- _Given request_
Only a number is required: how many lines of the material contain the word "metres"?

- _Dataset entries_
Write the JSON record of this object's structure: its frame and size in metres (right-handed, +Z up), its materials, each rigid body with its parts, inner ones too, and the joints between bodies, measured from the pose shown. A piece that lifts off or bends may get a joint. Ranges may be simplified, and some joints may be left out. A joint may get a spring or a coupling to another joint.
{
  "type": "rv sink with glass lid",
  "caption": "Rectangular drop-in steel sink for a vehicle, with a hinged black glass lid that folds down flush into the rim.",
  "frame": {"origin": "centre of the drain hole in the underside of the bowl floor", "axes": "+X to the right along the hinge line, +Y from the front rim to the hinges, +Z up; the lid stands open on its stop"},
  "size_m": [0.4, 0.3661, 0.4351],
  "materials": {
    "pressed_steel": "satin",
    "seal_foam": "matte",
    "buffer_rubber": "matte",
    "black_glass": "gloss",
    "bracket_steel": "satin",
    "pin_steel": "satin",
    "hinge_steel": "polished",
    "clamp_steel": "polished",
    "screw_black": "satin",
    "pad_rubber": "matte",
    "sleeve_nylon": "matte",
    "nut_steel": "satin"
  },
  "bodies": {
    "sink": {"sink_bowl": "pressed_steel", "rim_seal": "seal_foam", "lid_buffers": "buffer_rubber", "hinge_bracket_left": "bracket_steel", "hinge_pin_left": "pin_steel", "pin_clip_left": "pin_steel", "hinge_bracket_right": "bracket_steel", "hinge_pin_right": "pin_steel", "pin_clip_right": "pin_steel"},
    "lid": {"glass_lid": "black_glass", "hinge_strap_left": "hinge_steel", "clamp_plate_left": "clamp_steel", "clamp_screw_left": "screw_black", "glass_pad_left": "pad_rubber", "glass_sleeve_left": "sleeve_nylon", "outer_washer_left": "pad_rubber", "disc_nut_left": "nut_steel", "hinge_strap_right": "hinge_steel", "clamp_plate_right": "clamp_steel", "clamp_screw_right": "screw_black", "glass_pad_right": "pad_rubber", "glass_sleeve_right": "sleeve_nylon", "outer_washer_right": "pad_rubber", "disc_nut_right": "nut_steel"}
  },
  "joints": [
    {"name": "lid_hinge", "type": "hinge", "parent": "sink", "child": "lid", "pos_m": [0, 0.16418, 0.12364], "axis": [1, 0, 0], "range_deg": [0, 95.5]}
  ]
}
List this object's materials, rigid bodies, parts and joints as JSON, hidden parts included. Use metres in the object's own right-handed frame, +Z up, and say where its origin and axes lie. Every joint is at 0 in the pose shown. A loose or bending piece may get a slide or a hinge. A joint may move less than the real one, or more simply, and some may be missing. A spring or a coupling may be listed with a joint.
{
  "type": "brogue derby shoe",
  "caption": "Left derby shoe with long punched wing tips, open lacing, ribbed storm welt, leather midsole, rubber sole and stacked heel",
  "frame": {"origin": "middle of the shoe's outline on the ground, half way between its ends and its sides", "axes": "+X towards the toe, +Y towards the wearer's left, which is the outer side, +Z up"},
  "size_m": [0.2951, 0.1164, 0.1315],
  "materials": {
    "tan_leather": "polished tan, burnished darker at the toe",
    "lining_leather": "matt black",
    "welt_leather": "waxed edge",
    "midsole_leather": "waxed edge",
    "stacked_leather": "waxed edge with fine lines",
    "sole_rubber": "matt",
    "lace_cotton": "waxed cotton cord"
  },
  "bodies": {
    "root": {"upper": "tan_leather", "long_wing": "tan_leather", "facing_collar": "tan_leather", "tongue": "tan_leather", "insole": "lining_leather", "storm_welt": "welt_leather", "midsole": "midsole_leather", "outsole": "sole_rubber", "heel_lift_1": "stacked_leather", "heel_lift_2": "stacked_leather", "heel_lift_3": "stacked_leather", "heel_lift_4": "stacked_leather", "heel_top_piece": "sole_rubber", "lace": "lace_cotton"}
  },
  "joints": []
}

...

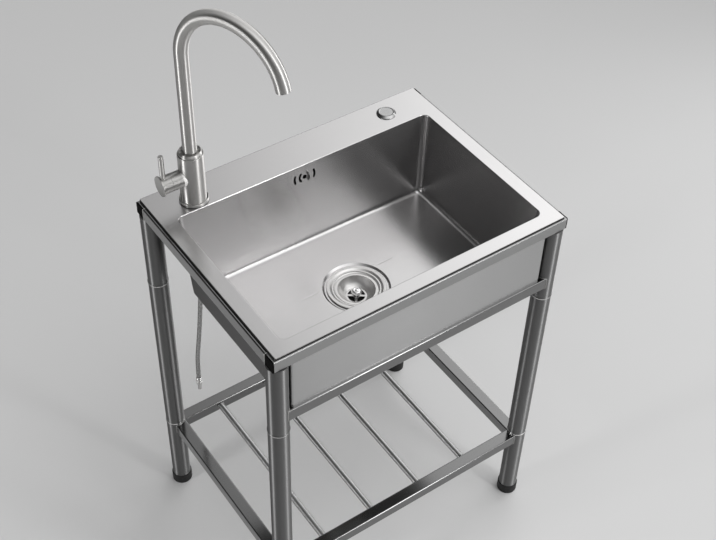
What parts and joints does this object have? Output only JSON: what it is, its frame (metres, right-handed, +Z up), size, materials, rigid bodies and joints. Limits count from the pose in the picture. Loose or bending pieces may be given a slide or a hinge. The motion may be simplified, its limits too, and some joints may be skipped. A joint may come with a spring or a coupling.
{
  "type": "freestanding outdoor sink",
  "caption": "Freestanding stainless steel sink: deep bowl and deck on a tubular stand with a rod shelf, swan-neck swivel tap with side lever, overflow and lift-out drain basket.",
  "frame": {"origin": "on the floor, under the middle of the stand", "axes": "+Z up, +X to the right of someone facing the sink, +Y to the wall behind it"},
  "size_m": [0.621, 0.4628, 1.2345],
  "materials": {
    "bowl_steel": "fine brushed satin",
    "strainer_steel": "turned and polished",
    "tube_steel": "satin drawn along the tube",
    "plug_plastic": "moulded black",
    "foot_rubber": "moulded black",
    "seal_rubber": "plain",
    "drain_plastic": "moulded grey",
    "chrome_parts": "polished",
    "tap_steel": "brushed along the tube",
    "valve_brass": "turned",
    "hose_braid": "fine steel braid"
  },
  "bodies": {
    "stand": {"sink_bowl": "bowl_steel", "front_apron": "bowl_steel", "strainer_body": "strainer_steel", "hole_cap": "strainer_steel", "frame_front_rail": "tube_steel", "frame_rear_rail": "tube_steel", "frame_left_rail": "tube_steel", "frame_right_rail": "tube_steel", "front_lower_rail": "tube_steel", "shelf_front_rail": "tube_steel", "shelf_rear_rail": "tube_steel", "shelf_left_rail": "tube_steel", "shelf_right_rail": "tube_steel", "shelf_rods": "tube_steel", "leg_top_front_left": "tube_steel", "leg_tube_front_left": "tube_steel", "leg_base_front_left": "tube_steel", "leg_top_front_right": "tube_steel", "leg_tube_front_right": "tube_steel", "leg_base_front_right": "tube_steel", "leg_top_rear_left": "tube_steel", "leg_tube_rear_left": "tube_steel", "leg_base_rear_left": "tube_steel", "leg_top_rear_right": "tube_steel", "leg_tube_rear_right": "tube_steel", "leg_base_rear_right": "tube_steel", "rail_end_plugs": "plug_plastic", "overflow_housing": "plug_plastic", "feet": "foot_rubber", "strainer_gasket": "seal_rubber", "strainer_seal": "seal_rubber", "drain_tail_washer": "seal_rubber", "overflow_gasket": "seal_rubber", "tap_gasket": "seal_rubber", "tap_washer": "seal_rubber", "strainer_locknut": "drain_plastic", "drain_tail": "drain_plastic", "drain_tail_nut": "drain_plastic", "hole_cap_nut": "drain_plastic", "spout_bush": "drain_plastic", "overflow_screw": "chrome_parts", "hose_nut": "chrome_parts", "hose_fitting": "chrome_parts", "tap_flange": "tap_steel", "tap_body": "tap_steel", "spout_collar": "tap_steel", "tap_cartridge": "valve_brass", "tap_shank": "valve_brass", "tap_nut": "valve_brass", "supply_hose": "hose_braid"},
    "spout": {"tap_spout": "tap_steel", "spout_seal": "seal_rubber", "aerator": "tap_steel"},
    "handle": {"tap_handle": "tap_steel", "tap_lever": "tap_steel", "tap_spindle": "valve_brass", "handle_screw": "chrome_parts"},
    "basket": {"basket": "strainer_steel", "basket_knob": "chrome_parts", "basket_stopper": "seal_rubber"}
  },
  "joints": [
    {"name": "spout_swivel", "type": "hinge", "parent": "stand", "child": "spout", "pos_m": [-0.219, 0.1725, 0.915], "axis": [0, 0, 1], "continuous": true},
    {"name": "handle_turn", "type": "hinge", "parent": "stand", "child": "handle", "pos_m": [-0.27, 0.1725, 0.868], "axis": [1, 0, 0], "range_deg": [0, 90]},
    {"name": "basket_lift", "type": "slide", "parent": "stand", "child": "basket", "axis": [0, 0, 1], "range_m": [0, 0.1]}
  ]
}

- _Full output_
3